From the 2022 HVPA National Conference

Seth Scheetz MD (University of Chicago Department of Medicine), Misha Tran MD, Catherine Waymel MD, Jack Zhao MD, Mikail Siddiki MD, Micah Prochaska MD, Vineet Arora MD, Khanh Nguyen MD

Background

A direct hospital admission is a common process wherein a patient is non-emergently admitted by an ambulatory provider to the hospital ward, bypassing an evaluation in the emergency room. Direct admissions can improve patient satisfaction, improve coordination of care between outpatient and inpatient teams and throughout the hospitalization, and reduce emergency room volume and costs.
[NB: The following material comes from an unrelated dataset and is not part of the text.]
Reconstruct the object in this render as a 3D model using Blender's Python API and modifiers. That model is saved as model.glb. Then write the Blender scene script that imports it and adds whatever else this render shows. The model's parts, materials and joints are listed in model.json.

Non-optimized direct admission processes can lead to safety hazards, such as delays to identifying unstable patients, and create inefficiencies in care, such as increasing the number of clinicians involved in a patient’s care and increasing repeat diagnostic studies.

Objective

The purpose of this project was to improve handoffs between outpatient and inpatient teams for direct admissions.

Methods

A convenience survey was distributed to internal medicine residents (IMR) and hospitalists at the University of Chicago Medicine to measure the perception of the current state of direct admissions, the inpatient team’s ability to contact the outpatient team, and the quality of handoff information.

Results

A total of 45 participants (17 IMR, 28 hospitalists) responded to the survey. 69% (31/45) of respondents were unsatisfied with the current state of direct admissions. 62% (28/45) of respondents were unsatisfied with the ability to reach or communicate with the outpatient provider. 69% (31/45) of respondents were unsatisfied with the quality of handoff information. 51% (23/45) of respondents reported having experienced a near miss, medical error, or unsafe situation due to the direct admission process. Respondents identified safety hazards including direct admission of patients with unstable vital signs (rather than evaluation in the emergency room), inadequate handoff information regarding the reason for the direct admission or immediate next steps to coordinate care, delays in medication administration, and late notification of patient arrival.

Conclusions

The survey results highlight a general dissatisfaction with the direct admission process for the inpatient internal medicine and hospital medicine physicians, as well as a perceived lack of communication for directly admitted patients at a large academic medical center. This preintervention survey informed the development of a brief note template that outpatient teams may use to convey pertinent information regarding direct admissions to inpatient teams (Fig. 1). Our next steps in this PDSA cycle are to develop a “smart” order set that prompts outpatient teams to complete the direct admission handoff note at the time of placing a bed request order in the electronic health record, direct outreach to outpatient providers, and measure impact with a post-intervention survey.

Clinical Implications

A standardized handoff process for direct admissions can improve clinician communication, a key in reaching high value care aims of reducing healthcare waste, avoiding harm, and improving outcomes.